There are usually a couple of workshops each year. The most prominent of these is the long-established Life Drawing workshop for our Lower Sixth students each Lent Term. Weekend workshops have included ceramics, print-making and life drawing. In addition to these, there are occasional Studio Days for our A-level and GCSE students which are arranged on an ad hoc basis.

The Art Rooms are a hive of activity most lunch times and during many evenings after school when our students continue their work or drop in for extra help or guidance. Furthermore, there are various lunch-time clubs and activities including a junior Art Club.


There is an annual tradition of tours to foreign cities of cultural interest which is open to GCSE and A-level Art students. Over the years there have been many memorable visits to Copenhagen, Paris, New York, Amsterdam and Barcelona. 

Study trips to London are regularly arranged for GCSE and A-level students. There is also an annual trip to the Royal Academy Summer Show and London Art School degree shows for students in Years 9 – Sixth Form each June, and occasional visits are made to the Loughborough University School of Art and Design degree shows.


The focal point of our year is the Art, Design and Technology Show which is held on the last evening before the summer half-term holiday.
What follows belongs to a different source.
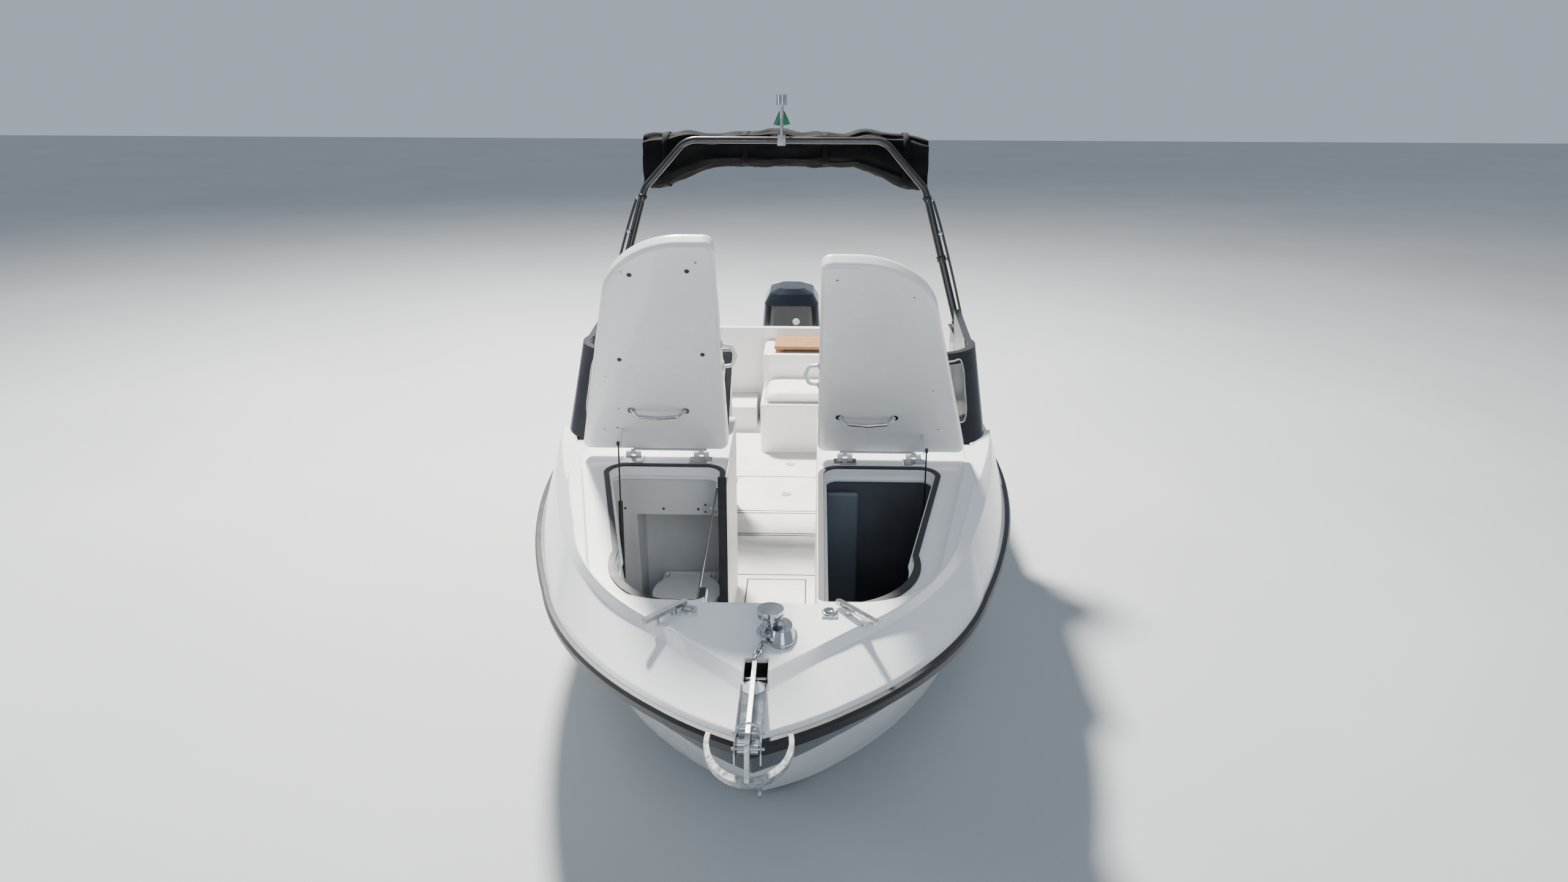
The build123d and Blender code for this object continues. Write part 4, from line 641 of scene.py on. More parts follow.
class BOAT_OT_cushions(bpy.types.Operator):
    """Makes the helm seat's and the aft bench's sewn cushions"""
    bl_idname = "boat.cushions"
    bl_label = "Cushions"

    def execute(self, context):
        crown = context.scene.boat.pad_crown
        for node, channels in (("helm_seat_cushion", 4), ("aft_bench_cushion", 3)):
            low, high = (Vector(corner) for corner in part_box(node))
            name = node.replace("_cushion", "_pad")
            pad = seat_pad(low, high, crown, channels)
            piece = finish_object(name, pad, FINISHES["vinyl"], "hull")
            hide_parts(node)
            welt = piping(low, high, high.z - WELT_DROP - crown)
            finish_object(f"{name}_welt", welt, FINISHES["vinyl"], "hull")
        return {"FINISHED"}


# the gathered canvas: gap to its box, drop of its lower edge, sag of its ends, waves of its top edge as
# depth, rate and start, droop of its lower edge's ends and where it begins, and its points across and around
CANVAS_GAP = 0.012
CANVAS_DROP = 0.235
CANVAS_SAG = 0.028
CANVAS_WAVES = [(0.014, 17.0, 0.0), (0.008, 41.0, 1.0)]
CANVAS_DROOP = 0.170
DROOP_START = 0.42
CANVAS_ACROSS, CANVAS_AROUND = 150, 72
STRAP_SHARES = (0.08, 0.36, 0.64, 0.92)
STRAP_WIDTH = 0.038
STRAP_THICK = 0.003
STRAP_INSET = 0.004


def squared(value):
    """A sine or cosine swelled so that a ring of them has flattened sides."""
    return math.copysign(abs(value) ** 0.62, value)


def canvas_line(share):
    """Middle of the gathered canvas behind the hoop: x and the heights of its top and lower edge."""
    low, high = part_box("folded_bimini")
    away = abs(share * 2 - 1)
    x = (share * 2 - 1) * (high[0] - low[0]) / 2
    waves = sum(depth * math.sin(share * rate + start) for depth, rate, start in CANVAS_WAVES)
    top = high[2] - CANVAS_GAP - CANVAS_SAG * away ** 3 + waves
    droop = max(0.0, (away - DROOP_START) / (1 - DROOP_START))
    bottom = high[2] - CANVAS_DROP - CANVAS_DROOP * (1 - math.cos(math.pi * min(1.0, droop))) / 2
    return x, top, bottom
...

This is the occasion when A-level and GCSE Art is show-cased. The Department is proud of its record of success in public examinations and of its record of students who progress on to top Art and Design courses. 

Art Scholarships are offered on a competitive basis on entry to the school at Year 7, 8 and 9 and on entry to the Sixth Form. They are open to internal candidates on entry to the Sixth Form and Year 10.